Understand why arcade POS and cafe sales should be connected for better reporting, customer flow, package control and total venue revenue visibility.
Family entertainment revenue does not come only from games
Many FECs begin by focusing on machines, soft play, cashless cards and customer traffic. Once the venue starts operating, the cafe can become a meaningful part of the business.
This is especially true in indoor playgrounds, mall play areas and family venues where parents spend time on-site while children play.
If the operator only reads game revenue, the real performance of the visit may be incomplete. Play, cafe, waiting time and average spend should be read together.
The hidden cost of separate systems
Using one system for arcade operations and another POS for cafe sales can look practical at the beginning. Over time, it creates hidden cost in reporting, staff control, campaign management and customer analysis.
The operator may know monthly revenue increased, but not whether the increase came from play, cafe, higher average spend, birthday groups or a temporary promotion.
When the data is split, decisions about machines, menu, staffing and campaigns are made with partial information.
Why campaigns become harder with separate systems
A venue may want to offer a free drink with a large card load, a snack package with a play package or a cafe discount during a birthday event.
If play and cafe operate in separate systems, applying, checking and measuring these campaigns becomes more manual.
With connected POS and reporting, the operator can see whether combined offers increase total spend or only shift spending from one category to another.
See the customer's total contribution
A customer may load a card, play several machines and buy food or drinks during the same visit. If those actions are separated, the operator sees transactions but not the complete visit value.
Connected systems make it easier to understand customer segments: families who play heavily but buy little cafe, families who spend more during waiting time or birthday groups that combine both.
This information supports loyalty, package design and better space planning.
POS flow affects service quality
Cafe integration is not only about management reports. It also affects the speed and clarity of service during busy hours.
Cafe POS, table activity, receipt printing, kitchen printing and mixed payment types should work without forcing staff to repeat orders manually.
A unified flow reduces duplicate work, makes training easier and helps staff handle families faster during peak periods.
Integrated reporting matters more for multiple locations
For multi-location operators, cafe integration becomes even more valuable. Branch A may have strong cafe performance while Branch B relies more heavily on game revenue.
If every branch tracks cafe and play separately, comparison becomes harder and less reliable.
Using the same system logic across branches makes it easier to compare customer spend, cafe attachment, busy hours and operational quality.
Which venues benefit most from integration?
Arcade POS and cafe integration is especially useful for indoor playgrounds, soft play centers, mall play areas, FECs with birthday parties and venues where families spend time before or after play.
A very small venue with minimal cafe activity may not need full integration on day one.

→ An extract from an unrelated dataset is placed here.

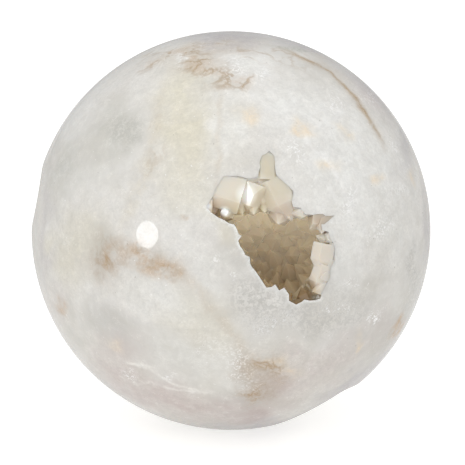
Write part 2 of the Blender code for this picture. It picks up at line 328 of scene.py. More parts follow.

But as cafe revenue grows, packages become more complex or branch count increases, the value of a unified structure becomes much clearer.
Questions operators should be able to answer
Can you see what percentage of total revenue comes from cafe? Can you compare cafe sales with play traffic by hour? Can you see which campaigns affect both departments?
Can you measure customer spend across card loading, play and cafe purchases in the same visit? Can you compare branches using the same criteria?
If these questions require manual work across different screens, POS and cafe integration should be considered part of the operating system, not only a convenience.
Why cafe belongs in the guest journey
In many family entertainment centers, cafe spending is connected to waiting time. Parents may order drinks or food while children play, while groups may combine party, play and cafe activity in the same visit.
If cafe sales are tracked separately, the operator may see food revenue but miss the relationship between play traffic and cafe demand.
A connected POS flow makes it easier to understand the full visit instead of treating arcade and cafe as separate businesses.
Kitchen and service flow
Cafe integration is not only about reporting. It also affects service quality. When orders are verbally transferred to the kitchen, mistakes and delays can increase during busy hours.
Receipt and kitchen printer workflows can make order handling clearer. Staff can focus on serving families instead of repeating order details manually.
For venues with tables, party rooms or waiting areas, this structure can make the cafe operation more predictable.
Packages and combined offers
A connected POS system can support offers that combine play and cafe value, such as card loading with a snack package or birthday group arrangements.
These offers should be measured carefully. Operators need to know whether the package increases total spend, shifts spending from one category to another or creates operational pressure during peak hours.
Combined reporting helps the operator refine the offer instead of guessing from total sales alone.